Printed menus are back

Those QR code menus that we all either got to experience or had to put up with (as one sees it) from the pandemic are on their way out.

Like many ambitious restaurants around town, the newly opened Pastore leaves no detail unturned: Customers are handed cold towels that chill in a fridge set precisely at 40 degrees, white tablecloths are pressed just-so and the head chef sources free-range chicken from an artisanal meat purveyor to make his sausage-filled ravioli.

The QR-code menu, that pixelated black-and-white matrix once a fixture during the pandemic, never had a chance at Pastore.

“It made sense to have QR codes during the COVID years,” said Nina Quincy, the president of Underbelly Hospitality, the company behind the seafood-leaning Italian restaurant in Regent Square. “But I think menus are a really important part of the dining experience. You hold it in your hands, so it involves all the senses.”

The contact-less QR codes looked like the future of dining when they served as a cost-savings measure and public health precaution. But today, many Houston restaurants are ditching digital menus in favor of old-school paper menus — sometimes spending thousands of dollars on custom-designed stationery, leather-bound books and even personalized memos for diners to take home.

The use of QR-code scans dropped 27 percent in the U.S. in April and May when compared to the same period in 2021, according to MustHaveMenus, a platform providing menu management and printing services to the hospitality industry.

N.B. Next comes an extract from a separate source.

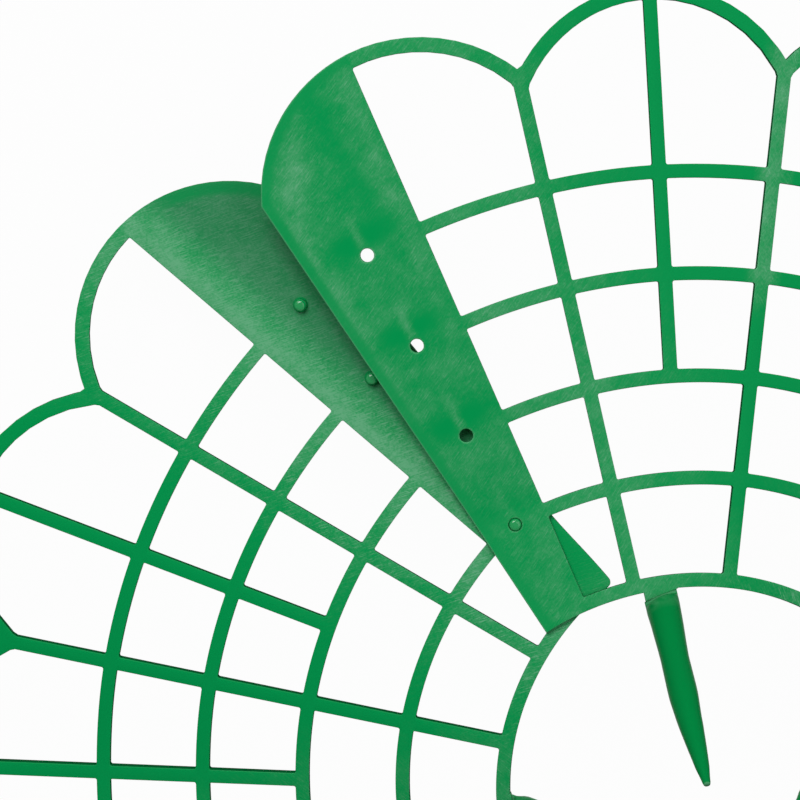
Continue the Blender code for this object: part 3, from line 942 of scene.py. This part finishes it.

QR codes are still prevalent, especially at more casual establishments, but the biggest reason, say restaurant owners and operators, is that people simply got tired of them and wanted paper menus. In other words, it took the joy out of dining.

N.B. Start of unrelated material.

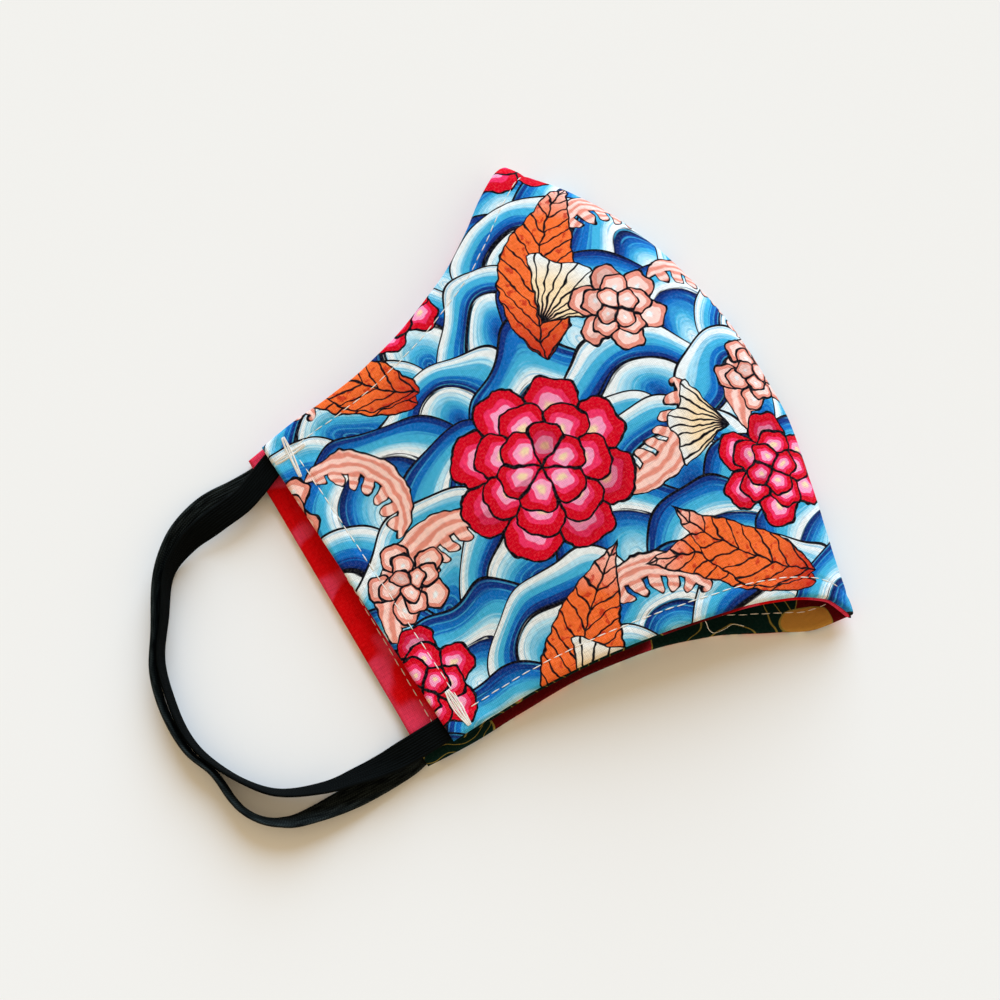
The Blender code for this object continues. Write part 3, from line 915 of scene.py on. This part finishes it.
def use(tree, name, **values):
    """Places a node group and returns its results. A socket's spaces are underscores."""
    node = tree.nodes.new("ShaderNodeGroup")
    node.node_tree = bpy.data.node_groups[name]
    for label, value in values.items():
        feed(value, node.inputs[label.replace("_", " ")])
    return results(tree, node)


# ---- node groups ----

FLAT = (0.0, 0.0, 0.0)
GREY = [0.5, 0.5, 0.5, 1.0]
REPEAT_X, REPEAT_Y, ROW_SHIFT = 96.0, 84.0, 40.0     # of the motifs, in millimetres

# Rings of petals: share of the size out and of a petal's size, fewer petals, turn
PETAL_RINGS = ((0.66, 0.34, 0.0, 0.0), (0.45, 0.29, -1.0, 0.45), (0.24, 0.25, -2.0, 0.2))


def make_repeat(name):
    """Place round the centre of a motif that repeats over the cloth."""
    group, given, made = start_group(
        name, {"Place": FLAT, "Centre": FLAT, "Turn": 0.0, "Repeat X": REPEAT_X,
               "Repeat Y": REPEAT_Y, "Row Shift": ROW_SHIFT}, {"Place": tuple})
    x, y = split(group, vector(group, "SUBTRACT", given["Place"], given["Centre"]))
    rows = calc(group, "FLOOR", y / given["Repeat Y"] + 0.5)
    y = y - rows * given["Repeat Y"]
    x = x - rows * given["Row Shift"]
    edge = given["Repeat X"] * 0.5
    turn = group.nodes.new("ShaderNodeVectorRotate")
    turn.rotation_type = "Z_AXIS"
    feed(joined(group, calc(group, "WRAP", x, edge, -edge), y), turn.inputs["Vector"])
    feed(-given["Turn"], turn.inputs["Angle"])
    feed(results(group, turn)["Vector"], made["Place"])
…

“People will pick up the phone when given any reason, but if it’s a paper menu, maybe they’ll leave it in their pocket or bag,” Quincy said.

[…]

The QR-code menu isn’t completely dead, however, said Devin Handler, the vice president of marketing of Denver-based Tag Restaurant Group, which counts Guard & Grace among its four concepts.

The group’s more casual restaurants rely on QR codes, which Handler said allows customers to order quickly and find other types of information like why a service fee is included or catering services that would look too messy on a paper menu. Restaurants also can update their digital menus more quickly without having to print new ones.

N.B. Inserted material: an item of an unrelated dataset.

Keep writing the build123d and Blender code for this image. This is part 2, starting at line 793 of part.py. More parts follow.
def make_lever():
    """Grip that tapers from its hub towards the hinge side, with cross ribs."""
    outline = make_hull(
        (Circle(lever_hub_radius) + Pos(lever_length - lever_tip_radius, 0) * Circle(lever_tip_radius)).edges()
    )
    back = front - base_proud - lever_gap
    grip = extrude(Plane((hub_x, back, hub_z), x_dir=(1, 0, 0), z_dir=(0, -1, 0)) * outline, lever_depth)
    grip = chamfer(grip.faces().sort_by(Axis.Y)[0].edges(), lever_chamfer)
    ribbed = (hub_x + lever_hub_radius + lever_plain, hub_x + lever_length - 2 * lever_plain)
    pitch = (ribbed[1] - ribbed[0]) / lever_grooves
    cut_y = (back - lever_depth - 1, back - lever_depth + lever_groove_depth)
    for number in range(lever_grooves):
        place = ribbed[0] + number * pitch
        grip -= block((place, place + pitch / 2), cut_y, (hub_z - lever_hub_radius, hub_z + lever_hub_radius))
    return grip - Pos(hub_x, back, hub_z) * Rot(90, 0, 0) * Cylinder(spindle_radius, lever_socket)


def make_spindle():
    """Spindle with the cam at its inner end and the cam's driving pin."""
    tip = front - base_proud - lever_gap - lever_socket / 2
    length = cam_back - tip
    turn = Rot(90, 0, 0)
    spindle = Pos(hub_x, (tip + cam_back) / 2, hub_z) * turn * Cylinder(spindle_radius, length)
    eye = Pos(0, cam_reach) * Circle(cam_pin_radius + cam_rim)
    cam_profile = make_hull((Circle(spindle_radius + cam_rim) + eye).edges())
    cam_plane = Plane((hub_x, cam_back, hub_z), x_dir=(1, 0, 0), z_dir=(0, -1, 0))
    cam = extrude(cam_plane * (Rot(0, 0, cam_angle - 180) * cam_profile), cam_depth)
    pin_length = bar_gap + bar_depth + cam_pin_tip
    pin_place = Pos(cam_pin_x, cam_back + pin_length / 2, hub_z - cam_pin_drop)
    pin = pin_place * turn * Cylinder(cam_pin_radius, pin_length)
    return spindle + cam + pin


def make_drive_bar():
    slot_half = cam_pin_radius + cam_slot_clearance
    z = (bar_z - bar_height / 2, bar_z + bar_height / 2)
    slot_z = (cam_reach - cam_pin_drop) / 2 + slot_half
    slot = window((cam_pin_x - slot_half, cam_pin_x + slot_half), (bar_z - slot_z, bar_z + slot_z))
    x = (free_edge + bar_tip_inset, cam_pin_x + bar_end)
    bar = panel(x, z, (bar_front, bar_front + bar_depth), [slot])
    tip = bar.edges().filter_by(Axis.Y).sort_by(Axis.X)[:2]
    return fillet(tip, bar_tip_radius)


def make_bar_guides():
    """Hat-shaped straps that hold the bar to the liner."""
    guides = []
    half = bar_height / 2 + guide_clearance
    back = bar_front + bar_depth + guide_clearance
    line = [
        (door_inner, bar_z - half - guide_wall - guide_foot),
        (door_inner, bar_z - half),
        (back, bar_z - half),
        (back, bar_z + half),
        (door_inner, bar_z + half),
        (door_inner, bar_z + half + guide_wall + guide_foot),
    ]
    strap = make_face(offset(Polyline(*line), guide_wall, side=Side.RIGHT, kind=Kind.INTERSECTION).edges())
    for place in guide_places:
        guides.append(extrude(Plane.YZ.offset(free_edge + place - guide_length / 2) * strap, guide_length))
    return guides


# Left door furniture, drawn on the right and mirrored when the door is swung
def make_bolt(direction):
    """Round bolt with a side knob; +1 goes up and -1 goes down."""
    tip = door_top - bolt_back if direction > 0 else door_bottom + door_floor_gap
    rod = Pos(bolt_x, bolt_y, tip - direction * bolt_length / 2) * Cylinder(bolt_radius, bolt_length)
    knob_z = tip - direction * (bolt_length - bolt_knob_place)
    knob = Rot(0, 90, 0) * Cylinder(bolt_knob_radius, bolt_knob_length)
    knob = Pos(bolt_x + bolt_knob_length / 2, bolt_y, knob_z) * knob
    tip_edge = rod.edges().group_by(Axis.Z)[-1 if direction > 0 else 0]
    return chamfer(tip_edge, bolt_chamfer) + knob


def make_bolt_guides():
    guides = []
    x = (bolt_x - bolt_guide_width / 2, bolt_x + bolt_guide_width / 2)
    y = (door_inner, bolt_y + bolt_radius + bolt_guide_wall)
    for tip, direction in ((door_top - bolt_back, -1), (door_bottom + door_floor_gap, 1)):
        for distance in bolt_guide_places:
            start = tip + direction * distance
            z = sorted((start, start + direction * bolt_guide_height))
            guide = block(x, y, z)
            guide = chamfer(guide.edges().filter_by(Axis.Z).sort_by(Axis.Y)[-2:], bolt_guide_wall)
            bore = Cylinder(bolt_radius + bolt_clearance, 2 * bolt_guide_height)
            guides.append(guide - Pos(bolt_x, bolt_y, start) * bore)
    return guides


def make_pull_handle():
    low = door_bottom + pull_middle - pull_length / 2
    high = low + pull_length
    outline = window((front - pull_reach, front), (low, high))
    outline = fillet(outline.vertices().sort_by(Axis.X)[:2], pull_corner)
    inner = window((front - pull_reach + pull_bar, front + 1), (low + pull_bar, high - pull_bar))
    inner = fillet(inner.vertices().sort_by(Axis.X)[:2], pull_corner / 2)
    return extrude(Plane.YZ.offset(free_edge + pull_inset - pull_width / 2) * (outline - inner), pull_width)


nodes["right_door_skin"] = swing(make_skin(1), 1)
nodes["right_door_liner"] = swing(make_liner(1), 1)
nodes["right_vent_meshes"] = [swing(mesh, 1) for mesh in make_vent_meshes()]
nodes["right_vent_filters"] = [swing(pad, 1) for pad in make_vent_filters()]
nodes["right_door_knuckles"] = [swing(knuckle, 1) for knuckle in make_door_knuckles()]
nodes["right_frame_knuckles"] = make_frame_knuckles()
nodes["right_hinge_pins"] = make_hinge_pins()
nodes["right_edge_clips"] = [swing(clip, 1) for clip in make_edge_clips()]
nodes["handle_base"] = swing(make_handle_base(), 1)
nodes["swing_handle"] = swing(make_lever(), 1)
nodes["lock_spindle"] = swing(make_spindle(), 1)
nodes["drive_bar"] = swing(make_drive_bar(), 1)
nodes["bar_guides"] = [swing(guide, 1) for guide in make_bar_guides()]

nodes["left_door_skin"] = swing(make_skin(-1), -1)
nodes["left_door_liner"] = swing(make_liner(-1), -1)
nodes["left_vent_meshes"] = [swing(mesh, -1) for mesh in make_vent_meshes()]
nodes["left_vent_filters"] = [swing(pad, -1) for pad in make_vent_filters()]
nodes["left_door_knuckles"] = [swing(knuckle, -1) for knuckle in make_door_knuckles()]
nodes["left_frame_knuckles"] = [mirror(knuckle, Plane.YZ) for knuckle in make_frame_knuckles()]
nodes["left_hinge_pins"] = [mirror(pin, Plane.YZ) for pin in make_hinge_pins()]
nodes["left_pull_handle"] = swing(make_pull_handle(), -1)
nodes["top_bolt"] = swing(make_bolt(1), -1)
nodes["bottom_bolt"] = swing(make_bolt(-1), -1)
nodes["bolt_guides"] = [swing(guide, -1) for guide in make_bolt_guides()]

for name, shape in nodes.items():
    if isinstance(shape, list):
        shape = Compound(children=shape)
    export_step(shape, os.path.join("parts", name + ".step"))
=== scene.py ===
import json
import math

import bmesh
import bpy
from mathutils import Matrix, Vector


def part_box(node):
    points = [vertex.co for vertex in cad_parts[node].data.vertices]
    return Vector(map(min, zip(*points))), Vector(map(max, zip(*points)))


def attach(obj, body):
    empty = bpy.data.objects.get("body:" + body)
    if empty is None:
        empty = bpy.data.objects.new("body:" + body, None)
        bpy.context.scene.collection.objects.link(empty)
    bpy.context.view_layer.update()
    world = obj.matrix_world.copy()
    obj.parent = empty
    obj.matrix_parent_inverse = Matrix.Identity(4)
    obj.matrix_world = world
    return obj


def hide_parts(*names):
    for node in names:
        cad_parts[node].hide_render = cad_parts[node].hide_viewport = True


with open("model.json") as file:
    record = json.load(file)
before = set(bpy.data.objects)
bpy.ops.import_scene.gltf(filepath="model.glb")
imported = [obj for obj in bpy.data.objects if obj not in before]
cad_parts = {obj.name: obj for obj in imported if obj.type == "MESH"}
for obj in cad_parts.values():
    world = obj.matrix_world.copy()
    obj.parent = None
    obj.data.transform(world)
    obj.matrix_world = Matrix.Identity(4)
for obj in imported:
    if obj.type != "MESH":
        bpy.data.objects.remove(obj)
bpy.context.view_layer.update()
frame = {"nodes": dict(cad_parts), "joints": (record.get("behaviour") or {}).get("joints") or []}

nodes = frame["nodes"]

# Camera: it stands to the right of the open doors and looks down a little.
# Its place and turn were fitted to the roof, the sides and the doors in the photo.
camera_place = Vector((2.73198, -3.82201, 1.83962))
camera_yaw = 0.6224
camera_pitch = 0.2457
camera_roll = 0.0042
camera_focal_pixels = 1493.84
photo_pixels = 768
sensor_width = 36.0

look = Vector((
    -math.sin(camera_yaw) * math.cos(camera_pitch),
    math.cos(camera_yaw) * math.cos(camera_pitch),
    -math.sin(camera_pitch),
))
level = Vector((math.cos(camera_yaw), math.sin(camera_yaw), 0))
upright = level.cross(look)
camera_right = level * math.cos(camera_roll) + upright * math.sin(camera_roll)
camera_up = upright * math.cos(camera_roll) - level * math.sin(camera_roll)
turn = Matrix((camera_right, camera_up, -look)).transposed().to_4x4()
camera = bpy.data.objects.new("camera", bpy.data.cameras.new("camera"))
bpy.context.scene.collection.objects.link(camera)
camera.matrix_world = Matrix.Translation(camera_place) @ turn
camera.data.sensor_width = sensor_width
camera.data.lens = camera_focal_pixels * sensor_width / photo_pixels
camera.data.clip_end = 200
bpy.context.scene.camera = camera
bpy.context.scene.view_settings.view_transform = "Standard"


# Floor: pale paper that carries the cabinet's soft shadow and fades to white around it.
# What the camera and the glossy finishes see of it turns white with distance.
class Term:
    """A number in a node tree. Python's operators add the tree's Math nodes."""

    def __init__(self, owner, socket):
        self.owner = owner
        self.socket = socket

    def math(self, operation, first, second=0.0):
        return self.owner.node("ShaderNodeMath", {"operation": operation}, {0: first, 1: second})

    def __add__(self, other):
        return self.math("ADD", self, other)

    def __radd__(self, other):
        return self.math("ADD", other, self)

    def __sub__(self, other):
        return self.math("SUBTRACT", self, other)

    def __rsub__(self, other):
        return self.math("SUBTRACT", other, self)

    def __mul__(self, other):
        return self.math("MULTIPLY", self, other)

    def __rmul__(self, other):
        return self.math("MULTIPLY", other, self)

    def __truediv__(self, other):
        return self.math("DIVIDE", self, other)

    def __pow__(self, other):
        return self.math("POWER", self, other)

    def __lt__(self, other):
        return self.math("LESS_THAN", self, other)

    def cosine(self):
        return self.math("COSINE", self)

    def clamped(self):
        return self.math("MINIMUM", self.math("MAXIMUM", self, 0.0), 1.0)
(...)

“The paper menu feels like we curated it for you,” said Handler, who oversees all the Tag restaurant menu designs. “But the QR codes are more flexible. I think the future is a blend.”

That sounds about right to me. I’m more of a casual-dining, counter service kind of guy, where a single menu on the wall and/or some laminated ones where you order are sufficient. I don’t mind a QR code menu but some restaurants did them better than others – some of them were clearly optimized for iPhones and not Androids – and there’s nothing more frustrating than such a menu that needs to be greatly enlarged to be readable with only a tiny portion of the menu on the screen at a time as a result. I’m sure the user experience wasn’t that high on the priority list three years ago when these things first came into common use, but it’s 2023 now, we can do better. Or we can go back to the old analog ways, that’s fine too. What do you think about this?